Monocular Depth Estimation Dataset
Description
This dataset comprises synthesized RGB images paired with precise ground-truths in three distinct and realistic environments. The first environment (Urban or Env-1) replicates a city with buildings and cars. In the second environment (Downtown or Env-2), a diverse array of elements such as vegetation, benches, wood, metal, trash bins, flower pots, trees, statues, and light posts populate the scene. The third environment (Pillar World or Env-3) features an expansive grid of equidistantly spaced pillars. There are 10,161 pairs of RGB images with corresponding ground-truth depths for Env-1, 7,473 for Env-2, and 4,167 for Env-3. The dataset encompasses various weather conditions, including snow, foggy, snow-foggy for Env-1, maple leaf fall for Env-2, and no weather conditions for Env-3. The dataset captures variations in illumination, lighting, colors, textures, shapes, object sizes, and view perspectives.

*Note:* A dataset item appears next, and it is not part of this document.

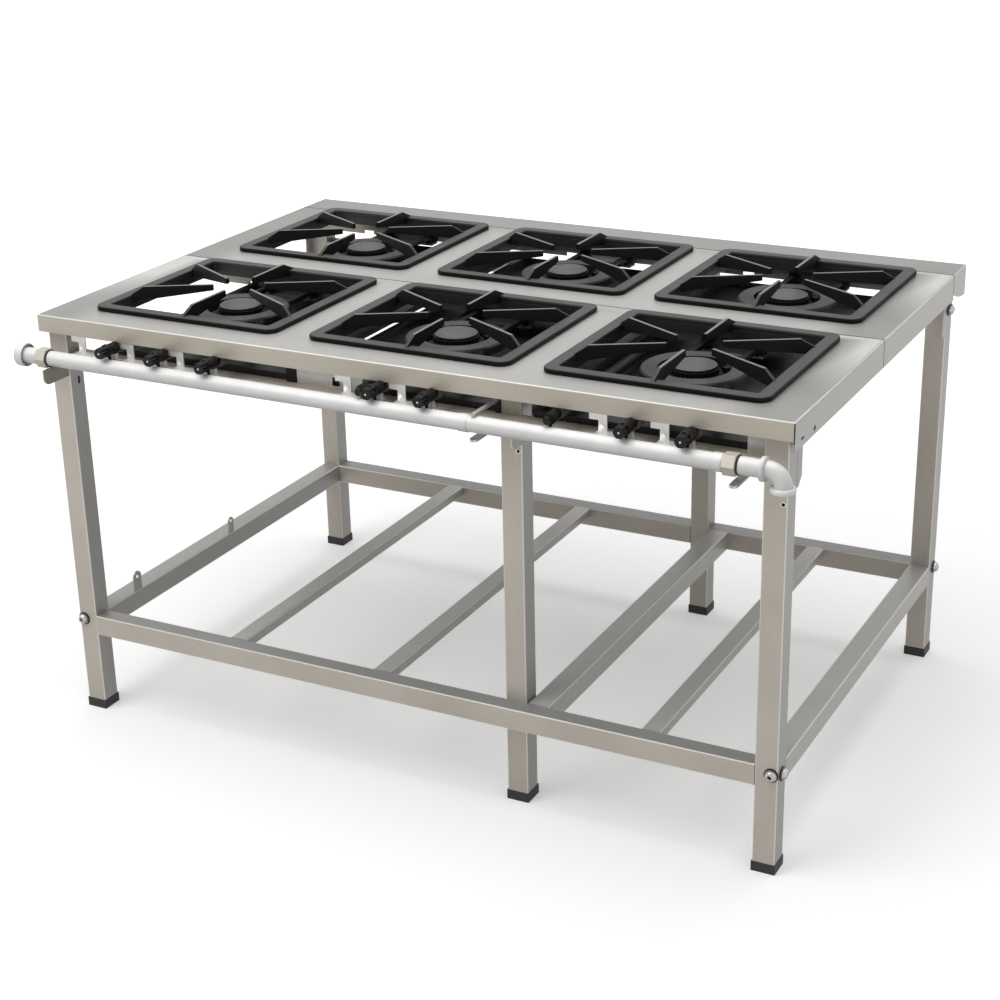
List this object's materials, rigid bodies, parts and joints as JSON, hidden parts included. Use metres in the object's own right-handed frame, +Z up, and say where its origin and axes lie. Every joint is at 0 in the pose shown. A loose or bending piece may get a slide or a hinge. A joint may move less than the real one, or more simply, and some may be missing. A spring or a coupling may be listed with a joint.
{
  "type": "six-burner gas stove",
  "caption": "Free-standing industrial gas range: stainless table on a square-tube frame, cast-iron grates over round burners, a gas rail with black knobs along the front.",
  "frame": {"origin": "middle of the whole stove's footprint, on the floor under the feet", "axes": "+X along the front to the right as the cook faces it, +Y from the front with the gas rail to the back, +Z up"},
  "size_m": [1.476, 1.036, 0.824],
  "materials": {
    "stainless": "brushed stainless sheet",
    "frame_tube": "brushed stainless tube",
    "cast_iron": "satin dark coating",
    "burner_iron": "matt cast",
    "cap_iron": "matt cast",
    "tray_steel": "dark baked coating",
    "knob_plastic": "gloss",
    "foot_plastic": "matt",
    "pipe_silver": "satin silver paint",
    "nickel": "nickel plated",
    "zinc_plate": "bright zinc",
    "tap_brass": "dull"
  },
  "bodies": {
    "table": {"sheet_front": "stainless", "sheet_middle": "stainless", "sheet_rear": "stainless", "leg_front_left": "frame_tube", "leg_front_inner": "frame_tube", "leg_front_right": "frame_tube", "leg_rear_left": "frame_tube", "leg_rear_inner": "frame_tube", "leg_rear_right": "frame_tube", "lower_rail_front": "frame_tube", "lower_rail_rear": "frame_tube", "lower_rail_left": "frame_tube", "lower_rail_right": "frame_tube", "lower_cross_tube": "frame_tube", "lower_slats": "frame_tube", "rail_lugs": "frame_tube", "upper_rail_front": "frame_tube", "upper_rail_rear": "frame_tube", "upper_cross_rails": "frame_tube", "corner_gussets": "frame_tube", "burner_hangers": "frame_tube", "rail_carriers": "frame_tube", "feet": "foot_plastic", "frame_bolts": "zinc_plate", "tap_brackets": "zinc_plate", "taps": "tap_brass", "gas_pipe": "pipe_silver", "gas_elbow": "pipe_silver", "pipe_fittings": "nickel", "burner_front_left": "burner_iron", "burner_rear_left": "burner_iron", "burner_front_middle": "burner_iron", "burner_rear_middle": "burner_iron", "burner_front_right": "burner_iron", "burner_rear_right": "burner_iron"},
    "burner_cap_front_left_body": {"burner_cap_front_left": "cap_iron"},
    "grate_front_left_body": {"grate_front_left": "cast_iron"},
    "burner_cap_rear_left_body": {"burner_cap_rear_left": "cap_iron"},
    "grate_rear_left_body": {"grate_rear_left": "cast_iron"},
    "drip_tray_left_body": {"drip_tray_left": "tray_steel"},
    "burner_cap_front_middle_body": {"burner_cap_front_middle": "cap_iron"},
    "grate_front_middle_body": {"grate_front_middle": "cast_iron"},
    "burner_cap_rear_middle_body": {"burner_cap_rear_middle": "cap_iron"},
    "grate_rear_middle_body": {"grate_rear_middle": "cast_iron"},
    "drip_tray_middle_body": {"drip_tray_middle": "tray_steel"},
    "burner_cap_front_right_body": {"burner_cap_front_right": "cap_iron"},
    "grate_front_right_body": {"grate_front_right": "cast_iron"},
    "burner_cap_rear_right_body": {"burner_cap_rear_right": "cap_iron"},
    "grate_rear_right_body": {"grate_rear_right": "cast_iron"},
    "drip_tray_right_body": {"drip_tray_right": "tray_steel"},
    "knob_1_body": {"knob_1": "knob_plastic"},
    "knob_2_body": {"knob_2": "knob_plastic"},
    "knob_3_body": {"knob_3": "knob_plastic"},
    "knob_4_body": {"knob_4": "knob_plastic"},
    "knob_5_body": {"knob_5": "knob_plastic"},
    "knob_6_body": {"knob_6": "knob_plastic"},
    "knob_7_body": {"knob_7": "knob_plastic"},
    "side_knob_1_body": {"side_knob_1": "knob_plastic"},
    "side_knob_2_body": {"side_knob_2": "knob_plastic"}
  },
  "joints": [
    {"name": "knob_1_turn", "type": "hinge", "parent": "table", "child": "knob_1_body", "pos_m": [-0.542, -0.502, 0.7615], "axis": [0, -1, 0], "range_deg": [0, 90]},
    {"name": "knob_2_turn", "type": "hinge", "parent": "table", "child": "knob_2_body", "pos_m": [-0.436, -0.502, 0.7615], "axis": [0, -1, 0], "range_deg": [0, 90]},
    {"name": "knob_3_turn", "type": "hinge", "parent": "table", "child": "knob_3_body", "pos_m": [-0.329, -0.502, 0.7615], "axis": [0, -1, 0], "range_deg": [0, 90]},
    {"name": "knob_4_turn", "type": "hinge", "parent": "table", "child": "knob_4_body", "pos_m": [0.004, -0.502, 0.7615], "axis": [0, -1, 0], "range_deg": [0, 90]},
    {"name": "knob_5_turn", "type": "hinge", "parent": "table", "child": "knob_5_body", "pos_m": [0.102, -0.502, 0.7615], "axis": [0, -1, 0], "range_deg": [0, 90]},
    {"name": "knob_6_turn", "type": "hinge", "parent": "table", "child": "knob_6_body", "pos_m": [0.457, -0.502, 0.7615], "axis": [0, -1, 0], "range_deg": [0, 90]},
    {"name": "knob_7_turn", "type": "hinge", "parent": "table", "child": "knob_7_body", "pos_m": [0.559, -0.502, 0.7615], "axis": [0, -1, 0], "range_deg": [0, 90]},
    {"name": "side_knob_1_turn", "type": "hinge", "parent": "table", "child": "side_knob_1_body", "pos_m": [-0.02, -0.495, 0.757], "axis": [0, -1, 0], "range_deg": [0, 90]},
    {"name": "side_knob_2_turn", "type": "hinge", "parent": "table", "child": "side_knob_2_body", "pos_m": [0.326, -0.495, 0.757], "axis": [0, -1, 0], "range_deg": [0, 90]},
    {"name": "grate_front_left_lift", "type": "slide", "parent": "table", "child": "grate_front_left_body", "axis": [0, 0, 1], "range_m": [0, 0.16]},
    {"name": "burner_cap_front_left_lift", "type": "slide", "parent": "table", "child": "burner_cap_front_left_body", "axis": [0, 0, 1], "range_m": [0, 0.12]},
    {"name": "grate_rear_left_lift", "type": "slide", "parent": "table", "child": "grate_rear_left_body", "axis": [0, 0, 1], "range_m": [0, 0.16]},
    {"name": "burner_cap_rear_left_lift", "type": "slide", "parent": "table", "child": "burner_cap_rear_left_body", "axis": [0, 0, 1], "range_m": [0, 0.12]},
    {"name": "drip_tray_left_slide", "type": "slide", "parent": "table", "child": "drip_tray_left_body", "axis": [0, 1, 0], "range_m": [0, 0.6]},
    {"name": "grate_front_middle_lift", "type": "slide", "parent": "table", "child": "grate_front_middle_body", "axis": [0, 0, 1], "range_m": [0, 0.16]},
    {"name": "burner_cap_front_middle_lift", "type": "slide", "parent": "table", "child": "burner_cap_front_middle_body", "axis": [0, 0, 1], "range_m": [0, 0.12]},
    {"name": "grate_rear_middle_lift", "type": "slide", "parent": "table", "child": "grate_rear_middle_body", "axis": [0, 0, 1], "range_m": [0, 0.16]},
    {"name": "burner_cap_rear_middle_lift", "type": "slide", "parent": "table", "child": "burner_cap_rear_middle_body", "axis": [0, 0, 1], "range_m": [0, 0.12]},
    {"name": "drip_tray_middle_slide", "type": "slide", "parent": "table", "child": "drip_tray_middle_body", "axis": [0, 1, 0], "range_m": [0, 0.6]},
    {"name": "grate_front_right_lift", "type": "slide", "parent": "table", "child": "grate_front_right_body", "axis": [0, 0, 1], "range_m": [0, 0.16]},
    {"name": "burner_cap_front_right_lift", "type": "slide", "parent": "table", "child": "burner_cap_front_right_body", "axis": [0, 0, 1], "range_m": [0, 0.12]},
    {"name": "grate_rear_right_lift", "type": "slide", "parent": "table", "child": "grate_rear_right_body", "axis": [0, 0, 1], "range_m": [0, 0.16]},
    {"name": "burner_cap_rear_right_lift", "type": "slide", "parent": "table", "child": "burner_cap_rear_right_body", "axis": [0, 0, 1], "range_m": [0, 0.12]},
    {"name": "drip_tray_right_slide", "type": "slide", "parent": "table", "child": "drip_tray_right_body", "axis": [0, 1, 0], "range_m": [0, 0.6]}
  ]
}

The RGB images are saved in .png format with dimensions of 256×144×3, while the depth maps are stored in .npy format with a shape of 256×144×1. The .npy format is a standard binary file format in NumPy, containing float values that represent the pixel intensity for each pixel in the depth maps. The dataset is gathered for monocular depth estimation and revolves around the autonomous navigation of a quadrotor equipped with only a monocular camera.
Files
Steps to reproduce
The images and their corresponding depth maps are manually obtained through the computer vision API of the AirSim simulator, which uses Unreal Engine 4.27 for graphics rendering.